Since then he has made everything from the 15ft dancing plant in The Little Shop of Horrors to Mole's nose and Rat's ears in the forthcoming Wind in the Willows film. He also did the moving, talking boil in How To Get Ahead in Advertising, and most notably, Robert do Niro's head-to- toe makeover in Kenneth Branagh's Frankenstein. The last two decades have seen a massive boom in the special make-up effects industry.

"An American Werewolf in London, made in 1981, was the first film to win an Oscar for make-up effects and really drew attention to the industry," says Sacha. Up until then, although prosthetics had been around in a less flexible form (the witch in The Wizard of Oz for example), early horror films, like The Hunchback of Notre Dame, had relied heavily on lighting and shadows to create effects.

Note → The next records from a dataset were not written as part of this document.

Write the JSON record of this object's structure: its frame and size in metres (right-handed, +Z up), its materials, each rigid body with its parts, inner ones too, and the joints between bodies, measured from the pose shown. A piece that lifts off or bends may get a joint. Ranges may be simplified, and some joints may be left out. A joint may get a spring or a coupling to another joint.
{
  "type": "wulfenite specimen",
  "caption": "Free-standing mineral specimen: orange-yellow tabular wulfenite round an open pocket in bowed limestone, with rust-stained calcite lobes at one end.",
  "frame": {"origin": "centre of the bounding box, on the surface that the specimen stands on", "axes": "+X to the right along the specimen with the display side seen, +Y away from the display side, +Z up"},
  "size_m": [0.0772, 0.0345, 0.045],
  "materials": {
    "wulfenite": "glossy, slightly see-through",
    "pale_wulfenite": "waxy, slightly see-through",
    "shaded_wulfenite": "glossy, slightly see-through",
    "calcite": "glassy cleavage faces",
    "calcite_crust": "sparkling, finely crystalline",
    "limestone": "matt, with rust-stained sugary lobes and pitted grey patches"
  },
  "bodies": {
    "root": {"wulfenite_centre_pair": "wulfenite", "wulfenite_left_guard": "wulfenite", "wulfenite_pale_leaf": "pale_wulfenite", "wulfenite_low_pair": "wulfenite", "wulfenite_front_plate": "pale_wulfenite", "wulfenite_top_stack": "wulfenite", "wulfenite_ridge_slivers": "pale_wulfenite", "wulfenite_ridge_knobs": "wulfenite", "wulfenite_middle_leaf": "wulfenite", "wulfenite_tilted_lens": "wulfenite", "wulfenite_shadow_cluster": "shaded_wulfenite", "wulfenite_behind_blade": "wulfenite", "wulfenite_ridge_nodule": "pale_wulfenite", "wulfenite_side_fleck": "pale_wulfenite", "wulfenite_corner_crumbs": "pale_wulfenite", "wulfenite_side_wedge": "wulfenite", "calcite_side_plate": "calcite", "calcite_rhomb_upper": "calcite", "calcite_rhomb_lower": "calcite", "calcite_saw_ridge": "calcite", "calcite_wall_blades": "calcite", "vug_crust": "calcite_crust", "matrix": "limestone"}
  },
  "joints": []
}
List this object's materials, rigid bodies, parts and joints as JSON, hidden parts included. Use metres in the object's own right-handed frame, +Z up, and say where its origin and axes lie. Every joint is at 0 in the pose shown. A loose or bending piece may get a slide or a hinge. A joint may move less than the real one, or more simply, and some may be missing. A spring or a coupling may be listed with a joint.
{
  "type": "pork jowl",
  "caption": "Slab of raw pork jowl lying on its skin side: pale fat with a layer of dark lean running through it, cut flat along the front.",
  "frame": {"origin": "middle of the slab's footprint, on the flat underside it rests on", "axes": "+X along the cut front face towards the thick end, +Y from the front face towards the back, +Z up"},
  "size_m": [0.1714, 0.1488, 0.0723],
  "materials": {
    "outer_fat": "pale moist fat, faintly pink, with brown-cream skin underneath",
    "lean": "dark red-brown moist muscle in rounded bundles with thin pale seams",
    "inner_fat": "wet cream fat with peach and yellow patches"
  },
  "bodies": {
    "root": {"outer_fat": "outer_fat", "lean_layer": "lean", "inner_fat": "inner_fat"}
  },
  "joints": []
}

Then came an American make-up artist called Dick Smith, who revolutionised the industry with horror film classics like The Exorcist, The Fury and Altered States as well as giving away many of his secrets by writing a DIY make-up book. On the back of these films the Schlock Horror genre was born, spawning The Evil Dead and the Nightmare on Elm Street series, and a whole host of straight-to- video exploding head and rubber monster movies which were extremely popular with the middle American teen market.

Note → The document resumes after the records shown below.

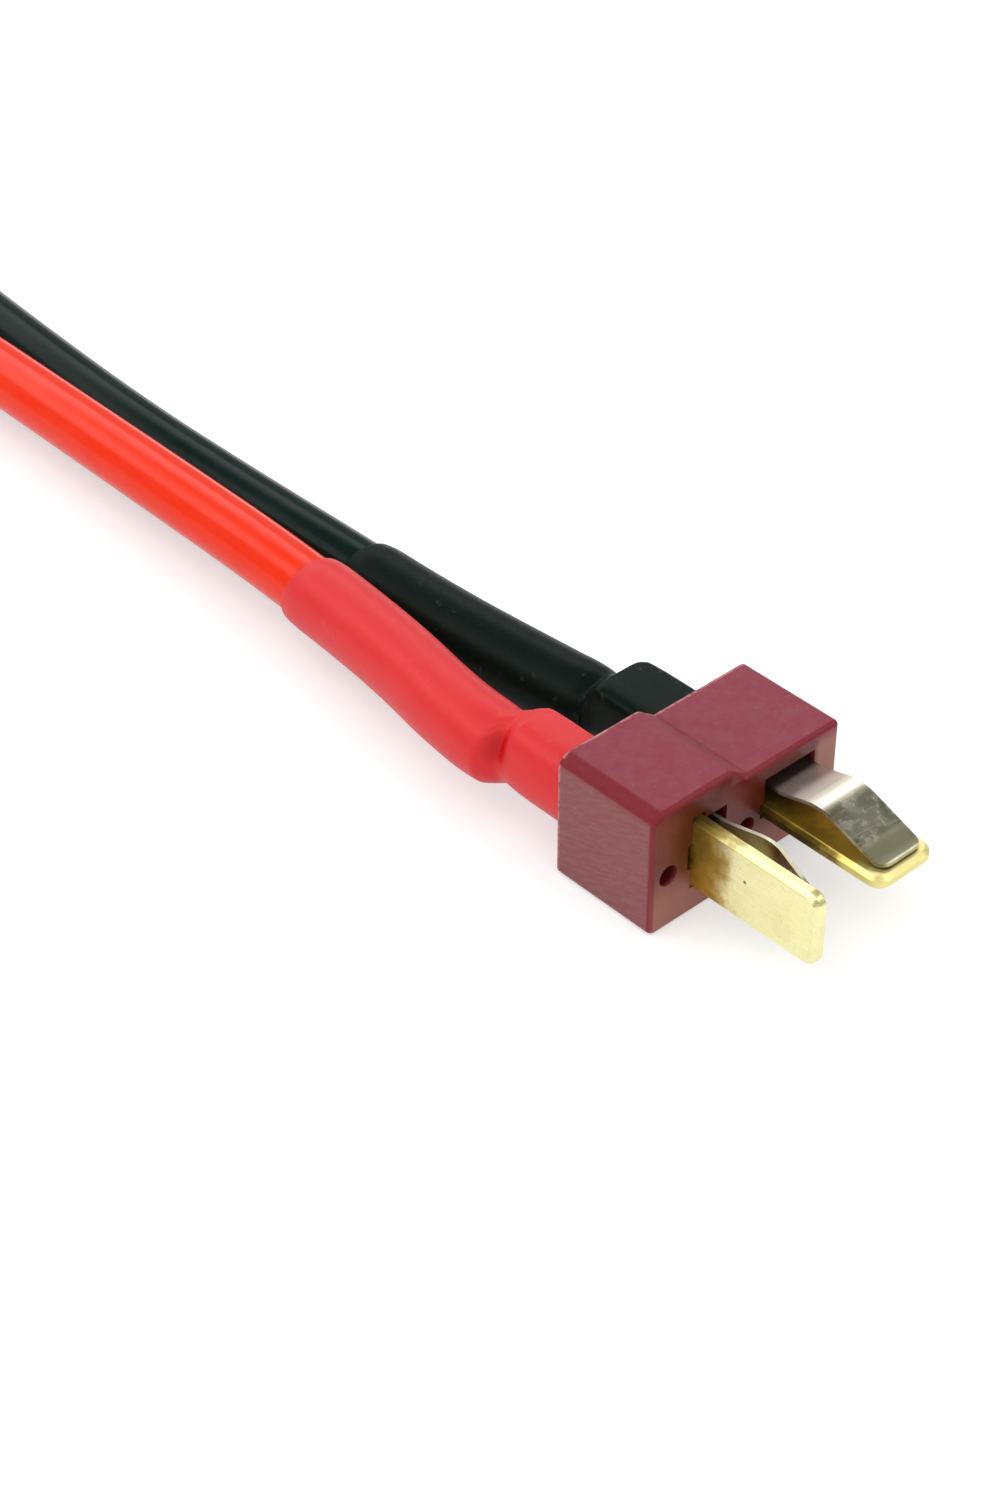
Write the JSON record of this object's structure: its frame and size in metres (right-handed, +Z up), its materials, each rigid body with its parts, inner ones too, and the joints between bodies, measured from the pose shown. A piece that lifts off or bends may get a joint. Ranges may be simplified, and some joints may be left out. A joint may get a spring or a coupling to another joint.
{
  "type": "t plug battery connector pigtail",
  "caption": "Male T plug with an upright and a flat sprung blade in a stepped red housing, on short red and black silicone wires in heat-shrink sleeves with bare ends.",
  "frame": {"origin": "on the surface the plug lies on, under the middle of the plug's bounding box without its wires and sleeves", "axes": "-Y the way the blades point into the socket, +Y towards the wires, +X from the tall half to the low half, +Z up"},
  "size_m": [0.0164, 0.1179, 0.009],
  "materials": {
    "housing_nylon": "moulded nylon, dusty red, fine scuffs",
    "blade_metal": "gold-coloured plating, satin",
    "leaf_metal": "spring alloy, gold-coloured plating, lightly smudged",
    "solder": "solidified solder, semi-gloss",
    "tinned_copper": "fine stranded copper, tinned at the free end",
    "red_silicone": "silicone rubber, semi-matte",
    "black_silicone": "silicone rubber, semi-matte",
    "red_sleeve": "shrunk polyolefin, slightly translucent",
    "black_sleeve": "shrunk polyolefin, glossy"
  },
  "bodies": {
    "plug": {"housing": "housing_nylon", "upright_blade": "blade_metal", "flat_blade": "blade_metal", "red_solder_joint": "solder", "black_solder_joint": "solder", "red_conductor": "tinned_copper", "red_insulation": "red_silicone", "red_heat_shrink": "red_sleeve", "black_conductor": "tinned_copper", "black_insulation": "black_silicone", "black_heat_shrink": "black_sleeve"},
    "upright_leaf": {"upright_leaf_spring": "leaf_metal"},
    "flat_leaf": {"flat_leaf_spring": "leaf_metal"}
  },
  "joints": [
    {"name": "upright_leaf_flex", "type": "hinge", "parent": "plug", "child": "upright_leaf", "pos_m": [-0.00356, -0.0102, 0.0046], "axis": [0, 0, 1], "range_deg": [0, 3.4], "stiffness_Nm_per_rad": 0.3},
    {"name": "flat_leaf_flex", "type": "hinge", "parent": "plug", "child": "flat_leaf", "pos_m": [0.00386, -0.0102, 0.00504], "axis": [-1, 0, 0], "range_deg": [0, 3.4], "stiffness_Nm_per_rad": 0.3}
  ]
}
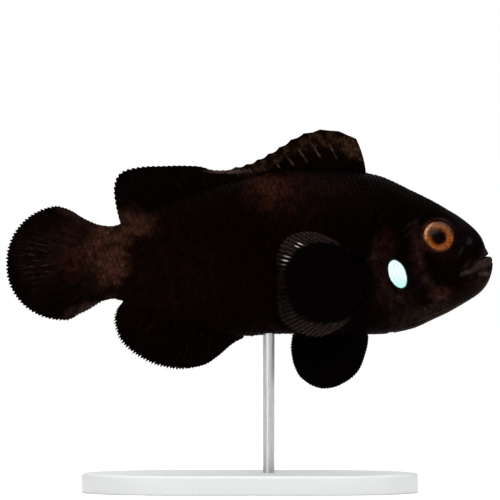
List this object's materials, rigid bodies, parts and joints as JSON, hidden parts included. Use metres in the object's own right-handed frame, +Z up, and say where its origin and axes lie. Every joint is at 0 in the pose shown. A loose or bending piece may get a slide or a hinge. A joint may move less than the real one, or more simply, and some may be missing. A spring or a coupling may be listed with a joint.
{
  "type": "clownfish",
  "caption": "Life-size still model of a black clownfish with a white gill-cover spot, fins spread, held by one rod on a flat display base.",
  "frame": {"origin": "centre of the underside of the stand's base, under the middle of the fish's length", "axes": "+Z up, +X towards the fish's snout, -Y out of its right flank"},
  "size_m": [0.075, 0.0304, 0.0561],
  "materials": {
    "skin": "black-brown scaled skin with a soft wet sheen, one white spot on each gill cover",
    "brown_fin": "dark brown spiny fin with black tips",
    "black_fin": "black rayed fin, satin",
    "eye": "orange iris round a dark pupil, under a clear gloss",
    "stand_base": "pale satin acrylic",
    "stand_rod": "brushed along its length"
  },
  "bodies": {
    "root": {"head": "skin", "lower_jaw": "skin", "gill_cover_right": "skin", "gill_cover_left": "skin", "trunk": "skin", "tail": "skin", "tail_stalk": "skin", "eye_right": "eye", "eye_left": "eye", "dorsal_fin_spiny": "brown_fin", "dorsal_fin_soft": "black_fin", "anal_fin": "black_fin", "tail_fin": "black_fin", "pectoral_fin_right": "black_fin", "pectoral_fin_left": "black_fin", "pelvic_fin_right": "black_fin", "pelvic_fin_left": "black_fin", "stand_base": "stand_base", "stand_rod": "stand_rod"}
  },
  "joints": []
}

While there is money to be made from splatterfests, the pair prefer the more stylish cinematic horror classics. "Like Alien," says Sacha. "It was one of the first movies to be subtle about horror. Sometimes you saw the creature, sometimes you didn't. What they did was 'suggest' that there was something really, really horrid on board the spaceship, which is far more frightening than seeing it up close."

These days, with the advance of computer technology, the FX industry is undergoing yet another technological revolution. "Computer graphics marry the two art forms," says David. "Prosthetics and animatronics are enhanced by computer graphics so that the effects are so good that you can make almost anything come to life."

But again, this simply makes for astonishing effects, not necessarily great cinema. "The Mask was good because it was funny and the effects were new," says Sacha. "But Jurassic Park was a case of the effects being better than the movie."

Meanwhile, our photographer has snapped his last roll of film, night has fallen and Sacha's face suddenly doesn't seem so funny. "There's a Jekyll and Hyde in all of us," she says. "In this I get to be my Ms Hyde."

How to do horror make-up ...

Fake nose and chin: use mortician's wax from a theatrical make- up shop. Warm it up and sculpt into noses, ears, chins.

Fake teeth and nails: cut false nails into points, file down into grooves, dirty up with paints. For teeth, use plastic vampire ones, or peanuts stuck to a chewing-gum palate. Colour them red with food dye.

Eyes: buy yellow or red tinted eye drops from theatrical make-up shops.

Where to buy it...

BIRMINGHAM Masquerade, Hagley Road West. Horror and theatrical make- up, vampire and devil kits, pounds 3.99, etc.

CAMBRIDGE Wardrobe, 27 Cromwell Road. "We have whatever casualty simulation you want!" Blood comes in "vein" or "artery", they also do bullet holes, burns, scabs, scars ...

LONDON C H Fox, 22 Tavistock Street, WC2. Sell spine-tingling special effects such as worms emerging from ears, cut-open skulls, stick-on warts, and "wound filler" to put into a latex cut. Uggghh.

Escapade, 150 Camden High Street, NW1. Try their purple or white Horror Flesh (pounds 2.99).

Screen Face, 24 Powis Terrace, W11. Horror make-up includes stick-on noses, ears, scars.

LOUGHBOROUGH Stage Services Prince William Road. Staff trained in face painting, they also sell scar wax, "corpse" face paint, etc.

REDDITCH Reddi's Fancy Dress Hire, 149 Ipsley Street, Smallwood. Choose white face paint, or The Mask masks.